U.S. military documents viewed by The Times show that Engineer Ahmed has had frequent contact with the prime minister. He even played a role in drawing up the current U.S.-Iraqi security plan for Baghdad.
Kamal, the Kurdish deputy minister, says he believes the ministry has started reining in Shiite militias but knows suspect figures still operate openly in the ministry, including Gen. Gharrawi on the second floor.
Fifty-seven warrants were issued in November after inspectors discovered evidence of torture at the police base Gharrawi controlled, but only two men have been arrested.

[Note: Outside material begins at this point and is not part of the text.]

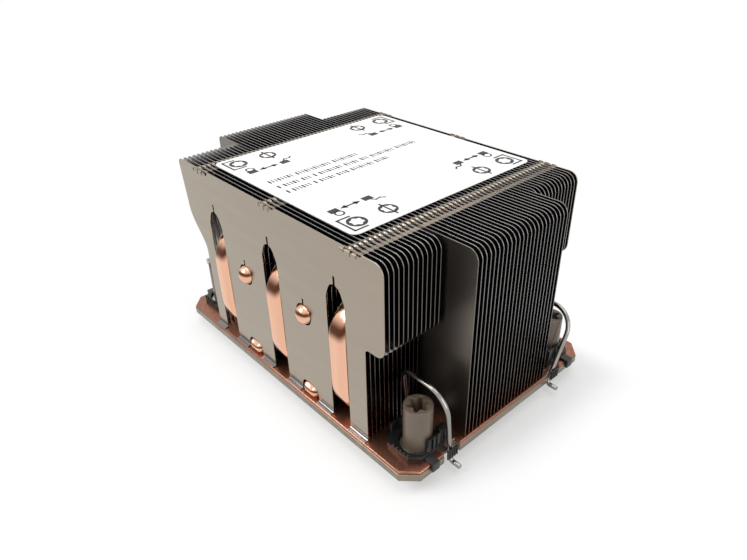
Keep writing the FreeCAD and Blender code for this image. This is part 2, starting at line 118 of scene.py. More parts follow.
# %% [markdown]
# ## Metals
#
# Rolled and drawn metal shows faint streaks along the way it was worked. An image could paint
# them, but a stretched noise texture needs no file, and Object coordinates keep it fixed to the
# metal. It drives a small change of colour and roughness. The real streaks are too fine to show,
# so these are drawn coarser.

# %% Streaked metal
# A Mix node keeps its two colours in these inputs, and their blend in this output.
MIX_A, MIX_B, MIX_RESULT = 6, 7, 2


def streaked_metal(name, base, other, roughness, spread, streak):
    """Two colours in streaks of this size in millimetres, and a roughness that follows them."""
    material, tree, shader = new_material(name, base, 1.0, roughness)
    place = add_node(tree, "ShaderNodeTexCoord")
    squeeze = add_node(tree, "ShaderNodeMapping", {"Vector": place.outputs["Object"],
                                                   "Scale": [1 / (size * MM) for size in streak]})
    noise = add_node(tree, "ShaderNodeTexNoise",
                     {"Vector": squeeze.outputs["Vector"], "Scale": 1.0, "Detail": 3.0}).outputs[0]
    blend = add_node(tree, "ShaderNodeMix",
                     {"Factor": noise, MIX_A: colour(base), MIX_B: colour(other)}, data_type="RGBA")
    rough = add_node(tree, "ShaderNodeMapRange", {"Value": noise, "To Min": roughness - spread,
                                                  "To Max": roughness + spread})
    tree.links.new(blend.outputs[MIX_RESULT], shader.inputs["Base Color"])
    tree.links.new(rough.outputs["Result"], shader.inputs["Roughness"])
    return material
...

Interior Minister Bolani set up a committee to review the case but blocked the arrest warrant against the general after American officials failed to bring forward the accusing witnesses, Kamal said. “Now [Gharrawi] thinks he is an innocent man. We couldn’t bring people to face him,” Kamal said.
Western officials see Gharrawi’s case as an indicator of whether the Iraqi government is willing to hold senior Shiites accountable for criminal behavior by their forces.
“He’s senior enough that the question arises, if he went down, then what’s the next step? The next step is for other senior generals or indeed ministers to go down as well,” the Western diplomat said.
Even the remaining Sunni members of the police force respect Bolani for trying to rein in the ministry. But they know he depends on a web of fragile political alliances and wonder whether any political figure can undo the effects of several years of recruiting hard-line militia members to the ministry.
“Even if they brought the prophet Muhammad or Jesus, they couldn’t control them,” said a senior ministry official. “They have an agenda. They follow their parties.”